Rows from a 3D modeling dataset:
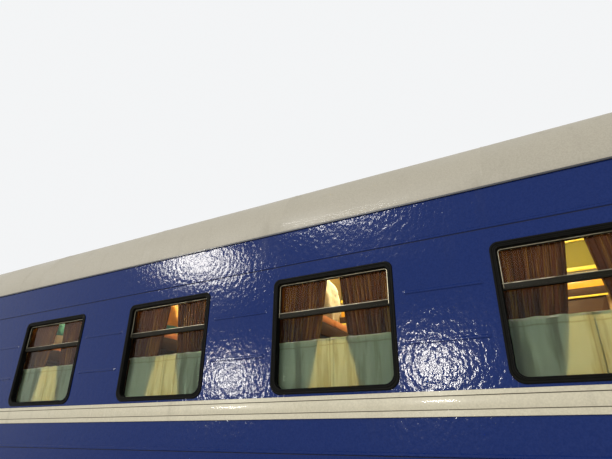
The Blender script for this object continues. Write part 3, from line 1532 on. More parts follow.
@dataclass
class Rooms:
    """Everything behind the windows: floor, partitions, berths with pads and linen, tables, trims and lamps."""

    wall_face: float = 0.5725
    upper_from: float = 2.3
    pillow: tuple[float, float] = (0.46, 0.40)
    bundle: tuple[float, ...] = (0.50, 0.27, 0.175, 0.52)
    near_bundles: tuple[tuple[int, tuple[float, ...]], ...] = (
        (6, (0.21, 0.15, 0.16, 0.40)),
        (8, (0.24, 0.16, 0.16, 0.40)),
    )
    lamp_cover: tuple[tuple[float, float], ...] = (
        (0.0, 0.0), (-0.055, 0.02), (-0.052, 0.07), (-0.04, 0.115), (-0.015, 0.14), (0.0, 0.145),
    )
    lamp_base: tuple[tuple[float, float], ...] = ((0.0, 0.145), (-0.01, 0.155), (0.02, 0.16), (0.02, 0.0))
    lamp_height: float = 4.16
    vestibule_lamp: tuple[float, float] = (11.24, 4.25)
    corridor_lamp: tuple[tuple[float, float], tuple[float, float], float] = ((0.96, 1.10), (3.375, 3.4065), 0.30)
    corridor_lamp_pitch: float = 2.25
    aisle_wall: float = 1.4875
    handrail: tuple[float, float] = (2.12, 0.014)
    heater: tuple[float, float, float, float] = (0.075, 0.002, 1.36, 1.62)
    runs: tuple[tuple[float, float], ...] = ((-10.66, -5.4), (-5.3, 0.0), (0.1, 5.4), (5.5, 10.66))

    def shell(self) -> None:
        """Gives floor, partitions and ceiling their sheets."""
        painted("floor", LINO)
        for node in ("cross_walls", "vestibule_walls", "corridor_wall"):
            painted(node, WALL)
        painted("corridor_ceiling", CEILING)

    def cushion(self, centre: Numbers, flat: Array, size: Numbers, bow: float, levels: Array) -> Array:
        """Rings of a cushion: an outline that pulls in between its corners, shrunk and raised from level to level.

        Args:
            centre: Middle of the cushion from above.
            flat: The outline about its middle.
            size: Sizes of the outline.
            bow: Share by which the middle of each side is drawn in, as the squared cosine of the place along it.
            levels: For each ring, its share of the outline and its height.

        Returns:
            The rings.
        """
        pull = 1 - bow * np.cos(pi * flat / size) ** 2
        return np.array([joined(*(flat * pull[:, ::-1] * share + centre).T, height) for share, height in levels])

    def pads(self) -> None:
        """Builds each mattress as a crowned cushion whose sides bulge by a quarter circle."""
        skin = Skin()
        levels = np.array(
            [(0.985, 0), (1, 0.2), (1, 0.72), (0.992, 0.86), (0.97, 0.93), (0.9, 0.965), (0.75, 0.985), (0.5, 0.997)]
            + [(0.2, 1)]
        )
        for box in solids("mattresses"):
            flat = outline(box.size[0] - 0.004, box.size[1] - 0.004, 0.05, 0.05, 7)
            sides = enumerate(zip(flat, np.roll(flat, -1, axis=0)))
            flat = np.concatenate([np.linspace(*ends, 5 if number % 7 == 6 else 2)[:-1] for number, ends in sides])
            raised = levels * (1, box.size[2] - 0.002) + (0, box.low[2] + 0.001)
            rings = self.cushion(box.centre[:2], flat, box.size[:2], 0.012, raised)
            skin.loft(rings, int(box.low[2] > self.upper_from))
        piece = skin.build("berth_pads", [SEAT, TICKING], "berth_fabric", ["mattresses"], 60.0)

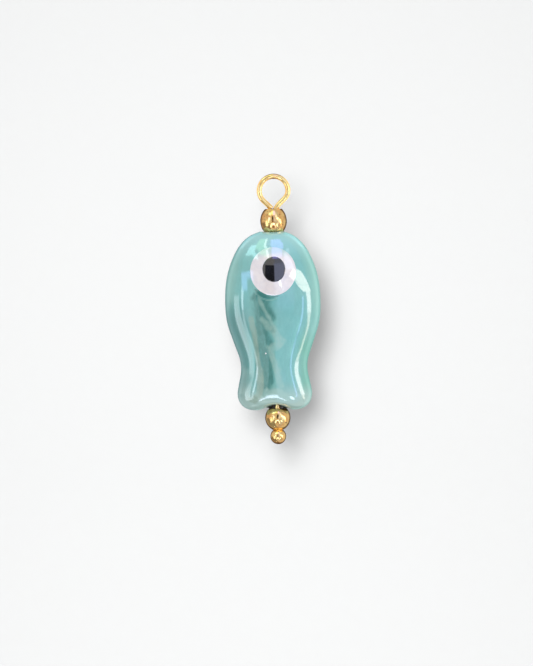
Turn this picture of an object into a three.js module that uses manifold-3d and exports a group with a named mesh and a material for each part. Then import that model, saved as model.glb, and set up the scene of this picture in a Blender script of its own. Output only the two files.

> _Prompt_
Find the lines that include the string "script", then copy each of them.

> _Output of the task_
The Blender script for this object continues. Write part 3, from line 1532 on. More parts follow.
Turn this picture of an object into a three.js module that uses manifold-3d and exports a group with a named mesh and a material for each part. Then import that model, saved as model.glb, and set up the scene of this picture in a Blender script of its own. Output only the two files.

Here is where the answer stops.